TASK DETAILS:
The records below hold pictures; please leave those out and retype the rest exactly.
--- start of INPUT FOR THIS TASK ---
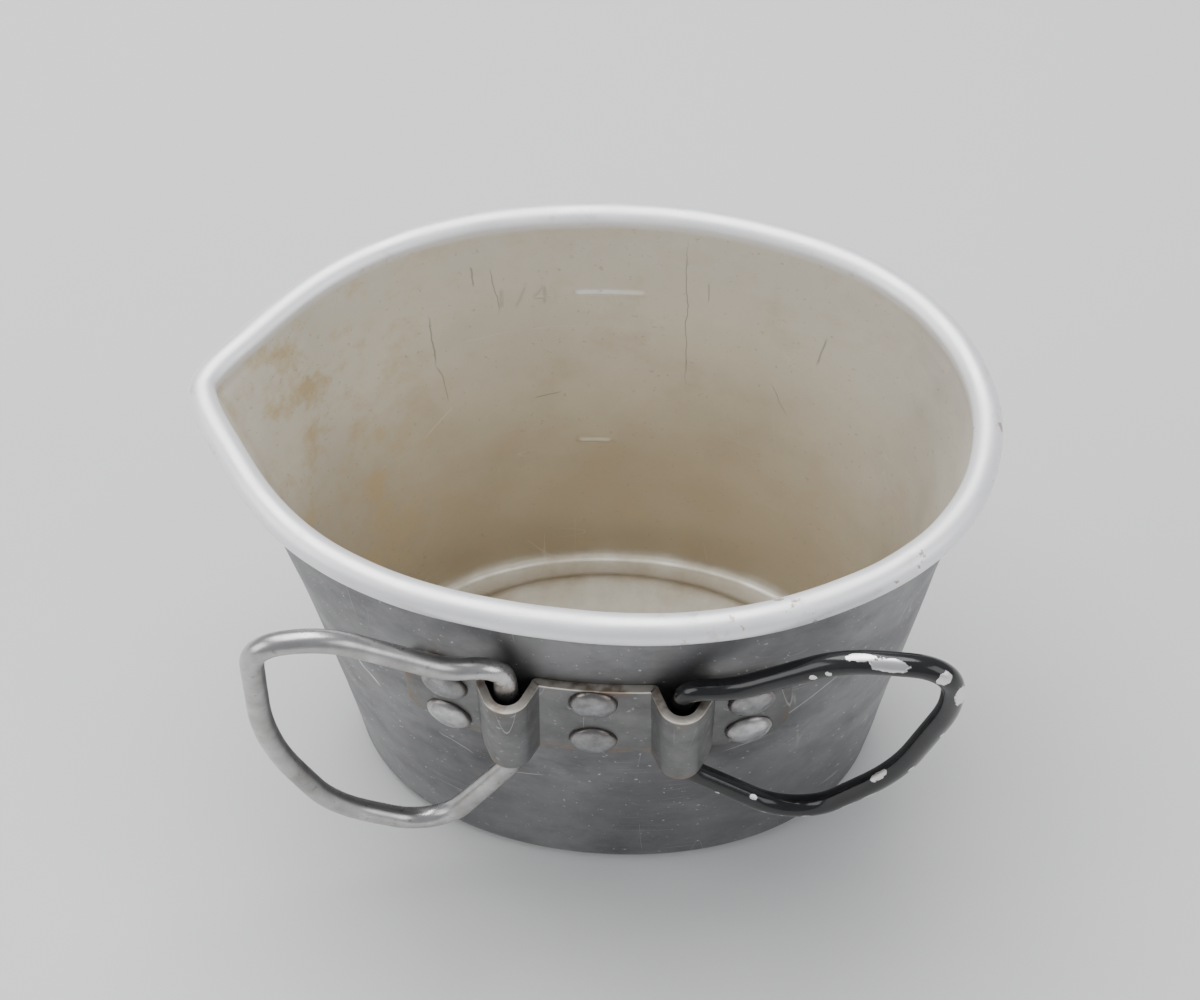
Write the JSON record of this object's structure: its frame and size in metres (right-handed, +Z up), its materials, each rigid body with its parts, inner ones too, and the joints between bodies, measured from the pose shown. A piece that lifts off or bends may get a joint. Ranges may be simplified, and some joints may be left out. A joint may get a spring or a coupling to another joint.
{
  "type": "measuring cup",
  "caption": "Oval aluminium measuring cup with a pinched pouring spout, a rolled rim and folding wire handles riveted on one long side.",
  "frame": {"origin": "centre of the oval foot, on the plane the cup rests on", "axes": "+Z up, -Y the side with the bracket and handles, -X the spout"},
  "size_m": [0.1124, 0.0813, 0.0783],
  "materials": {
    "aluminium_body": "satin",
    "bracket_sheet": "satin",
    "rivet_metal": "satin",
    "bare_wire": "satin",
    "painted_wire": "gloss"
  },
  "bodies": {
    "cup": {"cup_body": "aluminium_body", "handle_bracket": "bracket_sheet", "rivet_centre_upper": "rivet_metal", "rivet_centre_lower": "rivet_metal", "rivet_left_upper": "rivet_metal", "rivet_left_lower": "rivet_metal", "rivet_right_upper": "rivet_metal", "rivet_right_lower": "rivet_metal"},
    "handle_left": {"handle_left": "bare_wire"},
    "handle_right": {"handle_right": "painted_wire"}
  },
  "joints": [
    {"name": "handle_left_swing", "type": "hinge", "parent": "cup", "child": "handle_left", "pos_m": [-0.013, -0.03441, 0.0496], "axis": [0, -0.0868, 0.9962], "range_deg": [-17, 81]},
    {"name": "handle_right_swing", "type": "hinge", "parent": "cup", "child": "handle_right", "pos_m": [0.011, -0.03466, 0.0496], "axis": [0, 0.0824, -0.9966], "range_deg": [-11, 89]}
  ]
}
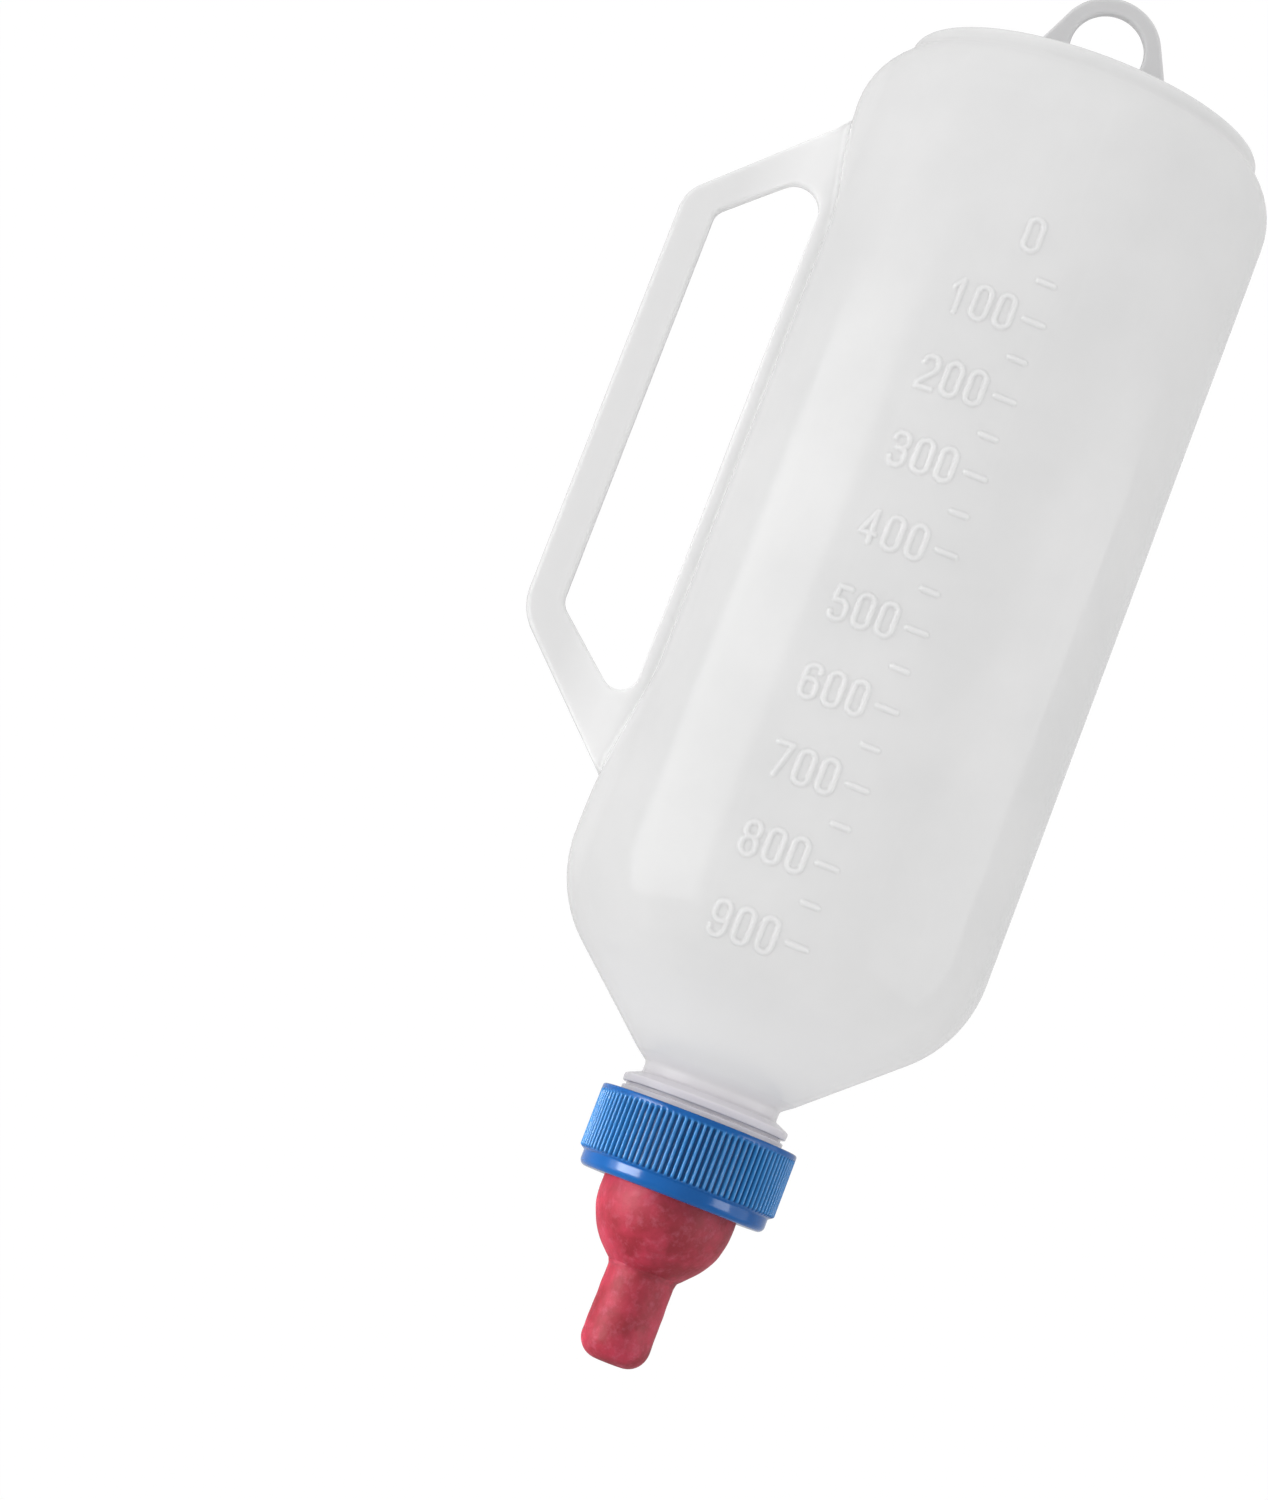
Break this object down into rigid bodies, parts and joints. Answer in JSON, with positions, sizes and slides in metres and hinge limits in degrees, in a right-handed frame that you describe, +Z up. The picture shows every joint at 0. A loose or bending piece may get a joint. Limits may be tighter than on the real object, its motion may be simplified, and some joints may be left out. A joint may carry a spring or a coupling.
{
  "type": "calf feeding bottle",
  "caption": "Translucent round feeding bottle with a flat side handle, a hanging loop on its base, a raised scale, a ribbed screw cap and a rubber teat.",
  "frame": {"origin": "centre of the round hole in the hanging loop, half way through the tab", "axes": "+Z up along the bottle's axis with the bottle hanging neck down, so the base is up and the teat is down; +Y towards the back; the scale faces -Y and the handle is on -X"},
  "size_m": [0.1177, 0.0908, 0.3058],
  "materials": {
    "bottle_plastic": "satin natural polyethylene, translucent",
    "cap_plastic": "semi-gloss blue moulding",
    "teat_rubber": "matt red rubber"
  },
  "bodies": {
    "bottle": {"bottle_body": "bottle_plastic", "neck_finish": "bottle_plastic", "carry_handle": "bottle_plastic", "hanging_loop": "bottle_plastic", "scale_numerals": "bottle_plastic", "scale_ticks": "bottle_plastic"},
    "teat_body": {"teat": "teat_rubber"},
    "cap_body": {"screw_cap": "cap_plastic"}
  },
  "joints": [
    {"name": "closure_travel", "type": "slide", "parent": "bottle", "child": "teat_body", "axis": [0, 0, -1], "range_m": [0, 0.01051]},
    {"name": "cap_turn", "type": "hinge", "parent": "teat_body", "child": "cap_body", "pos_m": [0, 0, -0.25], "axis": [0, 0, -1], "range_deg": [0, 945]}
  ],
  "couplings": [
    {"joint": "closure_travel", "follows": "cap_turn", "m_per_rad": 0.00063662}
  ]
}
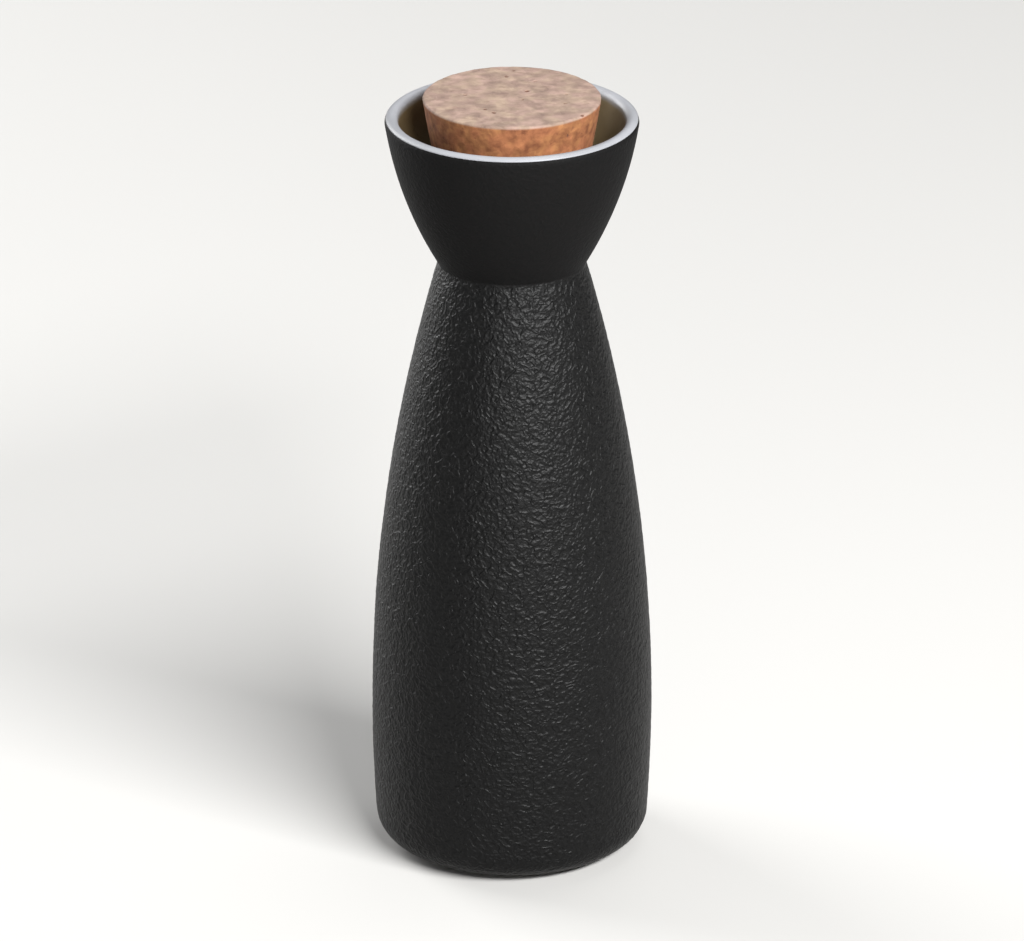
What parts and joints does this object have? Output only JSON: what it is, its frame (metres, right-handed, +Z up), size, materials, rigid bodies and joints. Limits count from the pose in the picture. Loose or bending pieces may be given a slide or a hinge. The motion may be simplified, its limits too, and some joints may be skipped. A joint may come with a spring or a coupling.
{
  "type": "sake bottle",
  "caption": "Slender stoneware sake bottle with a pinched waist, a wide funnel mouth and a tapered cork stopper that lifts out.",
  "frame": {"origin": "centre of the foot ring's resting face, on the plane that the bottle stands on", "axes": "+Z up along the bottle's axis of revolution; X and Y are arbitrary, since every piece is round about Z"},
  "size_m": [0.0598, 0.0598, 0.1692],
  "materials": {
    "fired_clay": "matte",
    "black_glaze": "satin",
    "pale_glaze": "satin",
    "cork": "matte"
  },
  "bodies": {
    "bottle": {"bottle_body": "fired_clay", "outer_glaze": "black_glaze", "liner_glaze": "pale_glaze"},
    "stopper": {"cork_stopper": "cork"}
  },
  "joints": [
    {"name": "stopper_lift", "type": "slide", "parent": "bottle", "child": "stopper", "axis": [0, 0, 1], "range_m": [0, 0.05]}
  ]
}
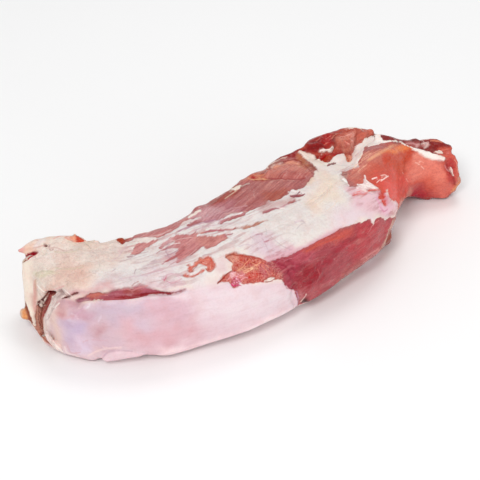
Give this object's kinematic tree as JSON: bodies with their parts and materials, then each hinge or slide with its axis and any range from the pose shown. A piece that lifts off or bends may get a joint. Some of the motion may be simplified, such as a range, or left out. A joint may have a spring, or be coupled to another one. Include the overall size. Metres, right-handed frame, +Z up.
{
  "type": "pork tenderloin",
  "caption": "Whole raw untrimmed pork tenderloin lying flat: blunt fat-covered end, curved body with silverskin, narrow ragged tail.",
  "frame": {"origin": "on the board under the middle of the bounding box", "axes": "+Z up from the board, +X along the piece from the blunt fat-covered end to the ragged tail, -Y the side with the smooth side fat"},
  "size_m": [0.28, 0.1082, 0.0543],
  "materials": {
    "raw_pork": "wet raw meat: dark pink-red muscle, orange-red along the cut edges, ivory fat and bluish-white silverskin, soft gloss"
  },
  "bodies": {
    "root": {"tenderloin": "raw_pork"}
  },
  "joints": []
}
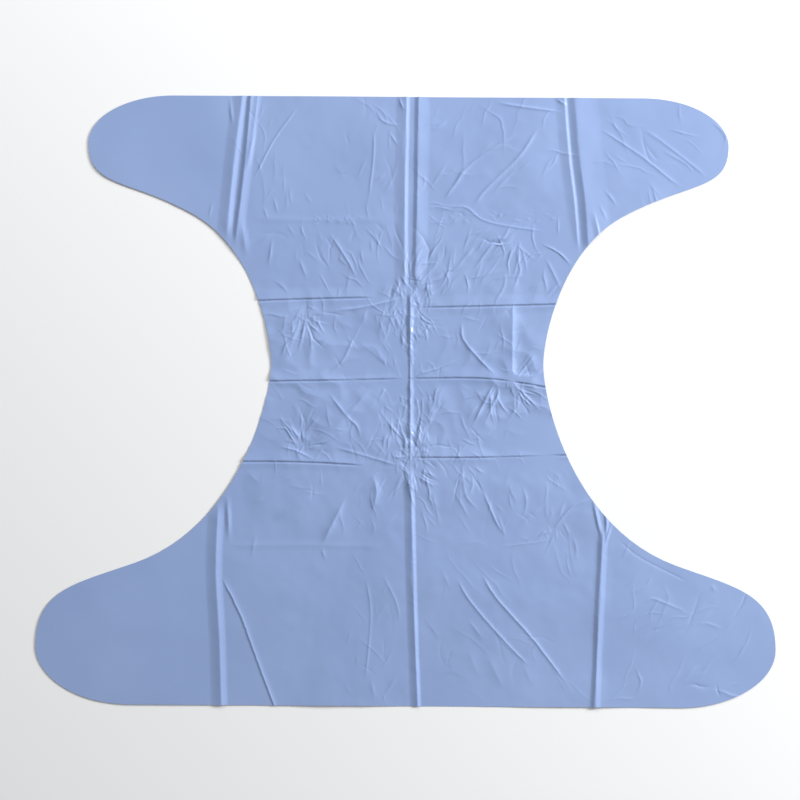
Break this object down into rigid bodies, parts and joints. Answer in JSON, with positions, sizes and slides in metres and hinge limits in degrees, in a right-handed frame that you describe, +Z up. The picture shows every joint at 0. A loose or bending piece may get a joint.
--- end of INPUT FOR THIS TASK ---
FINAL ANSWER:
Write the JSON record of this object's structure: its frame and size in metres (right-handed, +Z up), its materials, each rigid body with its parts, inner ones too, and the joints between bodies, measured from the pose shown. A piece that lifts off or bends may get a joint. Ranges may be simplified, and some joints may be left out. A joint may get a spring or a coupling to another joint.
{
  "type": "measuring cup",
  "caption": "Oval aluminium measuring cup with a pinched pouring spout, a rolled rim and folding wire handles riveted on one long side.",
  "frame": {"origin": "centre of the oval foot, on the plane the cup rests on", "axes": "+Z up, -Y the side with the bracket and handles, -X the spout"},
  "size_m": [0.1124, 0.0813, 0.0783],
  "materials": {
    "aluminium_body": "satin",
    "bracket_sheet": "satin",
    "rivet_metal": "satin",
    "bare_wire": "satin",
    "painted_wire": "gloss"
  },
  "bodies": {
    "cup": {"cup_body": "aluminium_body", "handle_bracket": "bracket_sheet", "rivet_centre_upper": "rivet_metal", "rivet_centre_lower": "rivet_metal", "rivet_left_upper": "rivet_metal", "rivet_left_lower": "rivet_metal", "rivet_right_upper": "rivet_metal", "rivet_right_lower": "rivet_metal"},
    "handle_left": {"handle_left": "bare_wire"},
    "handle_right": {"handle_right": "painted_wire"}
  },
  "joints": [
    {"name": "handle_left_swing", "type": "hinge", "parent": "cup", "child": "handle_left", "pos_m": [-0.013, -0.03441, 0.0496], "axis": [0, -0.0868, 0.9962], "range_deg": [-17, 81]},
    {"name": "handle_right_swing", "type": "hinge", "parent": "cup", "child": "handle_right", "pos_m": [0.011, -0.03466, 0.0496], "axis": [0, 0.0824, -0.9966], "range_deg": [-11, 89]}
  ]
}
Break this object down into rigid bodies, parts and joints. Answer in JSON, with positions, sizes and slides in metres and hinge limits in degrees, in a right-handed frame that you describe, +Z up. The picture shows every joint at 0. A loose or bending piece may get a joint. Limits may be tighter than on the real object, its motion may be simplified, and some joints may be left out. A joint may carry a spring or a coupling.
{
  "type": "calf feeding bottle",
  "caption": "Translucent round feeding bottle with a flat side handle, a hanging loop on its base, a raised scale, a ribbed screw cap and a rubber teat.",
  "frame": {"origin": "centre of the round hole in the hanging loop, half way through the tab", "axes": "+Z up along the bottle's axis with the bottle hanging neck down, so the base is up and the teat is down; +Y towards the back; the scale faces -Y and the handle is on -X"},
  "size_m": [0.1177, 0.0908, 0.3058],
  "materials": {
    "bottle_plastic": "satin natural polyethylene, translucent",
    "cap_plastic": "semi-gloss blue moulding",
    "teat_rubber": "matt red rubber"
  },
  "bodies": {
    "bottle": {"bottle_body": "bottle_plastic", "neck_finish": "bottle_plastic", "carry_handle": "bottle_plastic", "hanging_loop": "bottle_plastic", "scale_numerals": "bottle_plastic", "scale_ticks": "bottle_plastic"},
    "teat_body": {"teat": "teat_rubber"},
    "cap_body": {"screw_cap": "cap_plastic"}
  },
  "joints": [
    {"name": "closure_travel", "type": "slide", "parent": "bottle", "child": "teat_body", "axis": [0, 0, -1], "range_m": [0, 0.01051]},
    {"name": "cap_turn", "type": "hinge", "parent": "teat_body", "child": "cap_body", "pos_m": [0, 0, -0.25], "axis": [0, 0, -1], "range_deg": [0, 945]}
  ],
  "couplings": [
    {"joint": "closure_travel", "follows": "cap_turn", "m_per_rad": 0.00063662}
  ]
}
What parts and joints does this object have? Output only JSON: what it is, its frame (metres, right-handed, +Z up), size, materials, rigid bodies and joints. Limits count from the pose in the picture. Loose or bending pieces may be given a slide or a hinge. The motion may be simplified, its limits too, and some joints may be skipped. A joint may come with a spring or a coupling.
{
  "type": "sake bottle",
  "caption": "Slender stoneware sake bottle with a pinched waist, a wide funnel mouth and a tapered cork stopper that lifts out.",
  "frame": {"origin": "centre of the foot ring's resting face, on the plane that the bottle stands on", "axes": "+Z up along the bottle's axis of revolution; X and Y are arbitrary, since every piece is round about Z"},
  "size_m": [0.0598, 0.0598, 0.1692],
  "materials": {
    "fired_clay": "matte",
    "black_glaze": "satin",
    "pale_glaze": "satin",
    "cork": "matte"
  },
  "bodies": {
    "bottle": {"bottle_body": "fired_clay", "outer_glaze": "black_glaze", "liner_glaze": "pale_glaze"},
    "stopper": {"cork_stopper": "cork"}
  },
  "joints": [
    {"name": "stopper_lift", "type": "slide", "parent": "bottle", "child": "stopper", "axis": [0, 0, 1], "range_m": [0, 0.05]}
  ]
}
Give this object's kinematic tree as JSON: bodies with their parts and materials, then each hinge or slide with its axis and any range from the pose shown. A piece that lifts off or bends may get a joint. Some of the motion may be simplified, such as a range, or left out. A joint may have a spring, or be coupled to another one. Include the overall size. Metres, right-handed frame, +Z up.
{
  "type": "pork tenderloin",
  "caption": "Whole raw untrimmed pork tenderloin lying flat: blunt fat-covered end, curved body with silverskin, narrow ragged tail.",
  "frame": {"origin": "on the board under the middle of the bounding box", "axes": "+Z up from the board, +X along the piece from the blunt fat-covered end to the ragged tail, -Y the side with the smooth side fat"},
  "size_m": [0.28, 0.1082, 0.0543],
  "materials": {
    "raw_pork": "wet raw meat: dark pink-red muscle, orange-red along the cut edges, ivory fat and bluish-white silverskin, soft gloss"
  },
  "bodies": {
    "root": {"tenderloin": "raw_pork"}
  },
  "joints": []
}
Break this object down into rigid bodies, parts and joints. Answer in JSON, with positions, sizes and slides in metres and hinge limits in degrees, in a right-handed frame that you describe, +Z up. The picture shows every joint at 0. A loose or bending piece may get a joint.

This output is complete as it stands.